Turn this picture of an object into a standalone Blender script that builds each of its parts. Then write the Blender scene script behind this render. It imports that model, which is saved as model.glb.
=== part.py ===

...

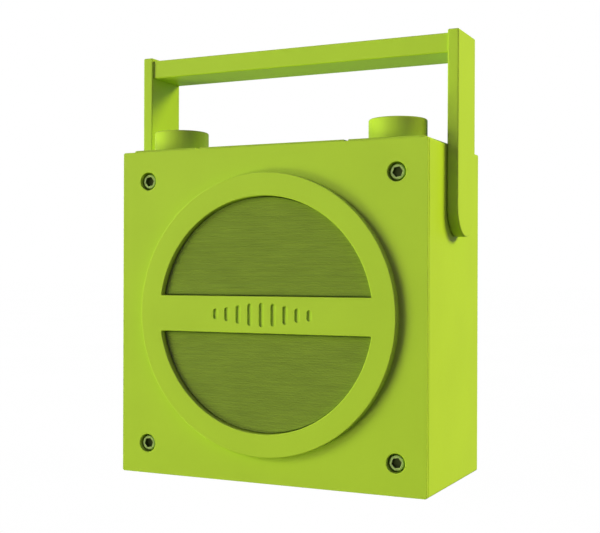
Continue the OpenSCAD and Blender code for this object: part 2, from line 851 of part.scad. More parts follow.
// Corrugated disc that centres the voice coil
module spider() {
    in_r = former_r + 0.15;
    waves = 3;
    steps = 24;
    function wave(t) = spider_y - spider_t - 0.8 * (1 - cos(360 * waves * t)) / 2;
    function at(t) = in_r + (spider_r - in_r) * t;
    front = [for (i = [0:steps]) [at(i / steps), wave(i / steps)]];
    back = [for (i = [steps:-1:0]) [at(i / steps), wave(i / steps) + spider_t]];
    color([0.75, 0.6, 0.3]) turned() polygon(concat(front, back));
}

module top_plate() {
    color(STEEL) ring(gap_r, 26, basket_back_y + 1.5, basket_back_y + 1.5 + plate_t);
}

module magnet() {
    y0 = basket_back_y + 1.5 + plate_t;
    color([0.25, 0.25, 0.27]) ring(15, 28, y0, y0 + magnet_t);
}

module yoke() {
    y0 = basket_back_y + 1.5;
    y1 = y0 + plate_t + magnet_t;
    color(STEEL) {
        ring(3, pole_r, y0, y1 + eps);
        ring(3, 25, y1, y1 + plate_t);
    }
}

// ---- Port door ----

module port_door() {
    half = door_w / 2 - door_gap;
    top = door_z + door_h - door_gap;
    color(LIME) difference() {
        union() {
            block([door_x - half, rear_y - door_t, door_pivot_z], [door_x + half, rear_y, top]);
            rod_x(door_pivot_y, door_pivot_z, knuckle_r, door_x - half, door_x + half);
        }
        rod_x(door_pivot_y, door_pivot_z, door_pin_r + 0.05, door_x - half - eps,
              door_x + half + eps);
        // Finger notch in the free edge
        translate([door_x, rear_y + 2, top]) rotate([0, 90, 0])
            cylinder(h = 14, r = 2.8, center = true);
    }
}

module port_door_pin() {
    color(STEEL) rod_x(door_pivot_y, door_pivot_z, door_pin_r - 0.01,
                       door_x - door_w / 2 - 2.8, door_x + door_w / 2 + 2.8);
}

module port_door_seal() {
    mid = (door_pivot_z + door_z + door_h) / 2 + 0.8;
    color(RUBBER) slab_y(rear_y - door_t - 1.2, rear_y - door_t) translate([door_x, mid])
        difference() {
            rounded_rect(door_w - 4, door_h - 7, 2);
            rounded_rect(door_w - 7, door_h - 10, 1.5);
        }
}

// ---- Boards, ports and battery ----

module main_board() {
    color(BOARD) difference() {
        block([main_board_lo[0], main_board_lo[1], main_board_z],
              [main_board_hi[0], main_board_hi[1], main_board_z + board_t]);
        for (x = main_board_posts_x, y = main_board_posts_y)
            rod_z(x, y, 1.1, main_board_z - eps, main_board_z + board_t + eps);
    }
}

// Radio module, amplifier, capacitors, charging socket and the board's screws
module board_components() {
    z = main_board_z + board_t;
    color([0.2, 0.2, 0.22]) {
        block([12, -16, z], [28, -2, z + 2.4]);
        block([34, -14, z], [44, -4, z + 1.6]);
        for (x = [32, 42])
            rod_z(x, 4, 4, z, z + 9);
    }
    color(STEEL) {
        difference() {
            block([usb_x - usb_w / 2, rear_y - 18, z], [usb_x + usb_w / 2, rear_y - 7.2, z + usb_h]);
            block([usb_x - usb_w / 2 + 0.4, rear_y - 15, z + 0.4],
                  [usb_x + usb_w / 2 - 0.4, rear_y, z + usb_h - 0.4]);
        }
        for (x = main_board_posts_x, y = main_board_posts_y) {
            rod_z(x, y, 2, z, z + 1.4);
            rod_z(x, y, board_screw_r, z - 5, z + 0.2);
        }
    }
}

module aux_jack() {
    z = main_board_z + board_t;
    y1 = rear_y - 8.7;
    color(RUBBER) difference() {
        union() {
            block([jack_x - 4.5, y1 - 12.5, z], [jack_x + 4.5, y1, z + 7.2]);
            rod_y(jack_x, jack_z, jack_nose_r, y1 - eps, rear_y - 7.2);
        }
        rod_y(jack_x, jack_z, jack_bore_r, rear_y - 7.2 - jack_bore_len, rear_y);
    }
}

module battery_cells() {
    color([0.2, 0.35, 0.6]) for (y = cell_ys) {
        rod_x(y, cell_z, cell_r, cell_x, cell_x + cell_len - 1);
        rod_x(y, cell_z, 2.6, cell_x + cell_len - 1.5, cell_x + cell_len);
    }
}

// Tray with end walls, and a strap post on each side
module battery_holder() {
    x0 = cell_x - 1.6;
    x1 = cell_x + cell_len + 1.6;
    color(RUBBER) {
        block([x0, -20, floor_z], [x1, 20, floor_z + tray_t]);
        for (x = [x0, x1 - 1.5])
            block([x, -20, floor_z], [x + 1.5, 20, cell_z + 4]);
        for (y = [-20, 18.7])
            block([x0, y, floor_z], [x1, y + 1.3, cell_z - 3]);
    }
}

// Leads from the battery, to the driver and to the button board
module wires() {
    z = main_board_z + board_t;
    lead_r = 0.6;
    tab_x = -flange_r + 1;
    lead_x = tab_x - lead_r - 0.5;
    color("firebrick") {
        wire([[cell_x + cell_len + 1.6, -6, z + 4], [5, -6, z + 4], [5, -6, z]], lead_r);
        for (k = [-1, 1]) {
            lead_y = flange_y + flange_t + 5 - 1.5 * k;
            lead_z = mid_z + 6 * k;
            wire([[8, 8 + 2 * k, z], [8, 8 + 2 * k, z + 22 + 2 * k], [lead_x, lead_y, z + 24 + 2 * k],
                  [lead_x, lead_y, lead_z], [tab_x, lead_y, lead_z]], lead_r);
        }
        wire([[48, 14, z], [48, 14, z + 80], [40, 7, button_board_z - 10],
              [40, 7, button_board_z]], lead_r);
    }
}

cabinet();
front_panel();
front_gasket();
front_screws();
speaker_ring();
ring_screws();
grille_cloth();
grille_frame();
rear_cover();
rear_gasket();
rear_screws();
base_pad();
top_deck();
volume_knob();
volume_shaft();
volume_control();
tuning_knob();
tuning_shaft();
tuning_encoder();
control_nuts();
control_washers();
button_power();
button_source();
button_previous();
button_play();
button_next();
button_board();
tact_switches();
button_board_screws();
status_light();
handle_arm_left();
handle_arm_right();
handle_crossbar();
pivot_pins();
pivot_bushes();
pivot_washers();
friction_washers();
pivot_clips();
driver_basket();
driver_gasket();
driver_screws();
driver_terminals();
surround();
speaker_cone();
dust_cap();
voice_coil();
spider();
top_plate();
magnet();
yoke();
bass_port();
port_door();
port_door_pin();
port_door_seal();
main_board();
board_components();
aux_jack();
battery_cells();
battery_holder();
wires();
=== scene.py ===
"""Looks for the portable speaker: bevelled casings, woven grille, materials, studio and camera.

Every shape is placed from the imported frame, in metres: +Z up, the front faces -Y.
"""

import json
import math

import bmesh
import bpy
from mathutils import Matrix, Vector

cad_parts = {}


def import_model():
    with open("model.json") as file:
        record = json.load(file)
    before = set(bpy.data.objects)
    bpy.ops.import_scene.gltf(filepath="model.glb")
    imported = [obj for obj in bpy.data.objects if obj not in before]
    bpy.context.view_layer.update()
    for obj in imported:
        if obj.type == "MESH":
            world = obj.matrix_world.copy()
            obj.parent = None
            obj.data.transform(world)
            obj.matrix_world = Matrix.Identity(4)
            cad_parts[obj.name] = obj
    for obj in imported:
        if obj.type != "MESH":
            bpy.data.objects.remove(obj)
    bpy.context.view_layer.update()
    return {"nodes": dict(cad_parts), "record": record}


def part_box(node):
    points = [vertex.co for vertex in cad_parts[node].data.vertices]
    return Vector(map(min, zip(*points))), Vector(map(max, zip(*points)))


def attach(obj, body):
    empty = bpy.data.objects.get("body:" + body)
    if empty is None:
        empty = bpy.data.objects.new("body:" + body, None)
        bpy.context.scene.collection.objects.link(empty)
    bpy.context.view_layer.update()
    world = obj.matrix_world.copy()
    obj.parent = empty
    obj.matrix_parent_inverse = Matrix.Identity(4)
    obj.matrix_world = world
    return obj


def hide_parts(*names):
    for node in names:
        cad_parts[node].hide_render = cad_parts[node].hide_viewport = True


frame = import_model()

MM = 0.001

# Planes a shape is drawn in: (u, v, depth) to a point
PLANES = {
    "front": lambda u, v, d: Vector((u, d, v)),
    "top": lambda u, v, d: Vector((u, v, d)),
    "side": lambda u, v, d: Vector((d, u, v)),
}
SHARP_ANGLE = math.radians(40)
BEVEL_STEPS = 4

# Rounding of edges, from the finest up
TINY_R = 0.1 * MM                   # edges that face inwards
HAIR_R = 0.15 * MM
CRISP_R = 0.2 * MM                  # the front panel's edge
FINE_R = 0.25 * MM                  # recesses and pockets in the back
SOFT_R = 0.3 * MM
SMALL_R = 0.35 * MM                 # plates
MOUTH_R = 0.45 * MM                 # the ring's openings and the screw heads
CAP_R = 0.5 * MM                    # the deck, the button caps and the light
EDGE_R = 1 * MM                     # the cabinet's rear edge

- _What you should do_
Everything from the line that contains "friction_washers();" to the line that contains "before = set(bpy.data.objects)" must be transcribed exactly, both end lines included.

- _Complete output_
friction_washers();
pivot_clips();
driver_basket();
driver_gasket();
driver_screws();
driver_terminals();
surround();
speaker_cone();
dust_cap();
voice_coil();
spider();
top_plate();
magnet();
yoke();
bass_port();
port_door();
port_door_pin();
port_door_seal();
main_board();
board_components();
aux_jack();
battery_cells();
battery_holder();
wires();
=== scene.py ===
"""Looks for the portable speaker: bevelled casings, woven grille, materials, studio and camera.

Every shape is placed from the imported frame, in metres: +Z up, the front faces -Y.
"""

import json
import math

import bmesh
import bpy
from mathutils import Matrix, Vector

cad_parts = {}


def import_model():
    with open("model.json") as file:
        record = json.load(file)
    before = set(bpy.data.objects)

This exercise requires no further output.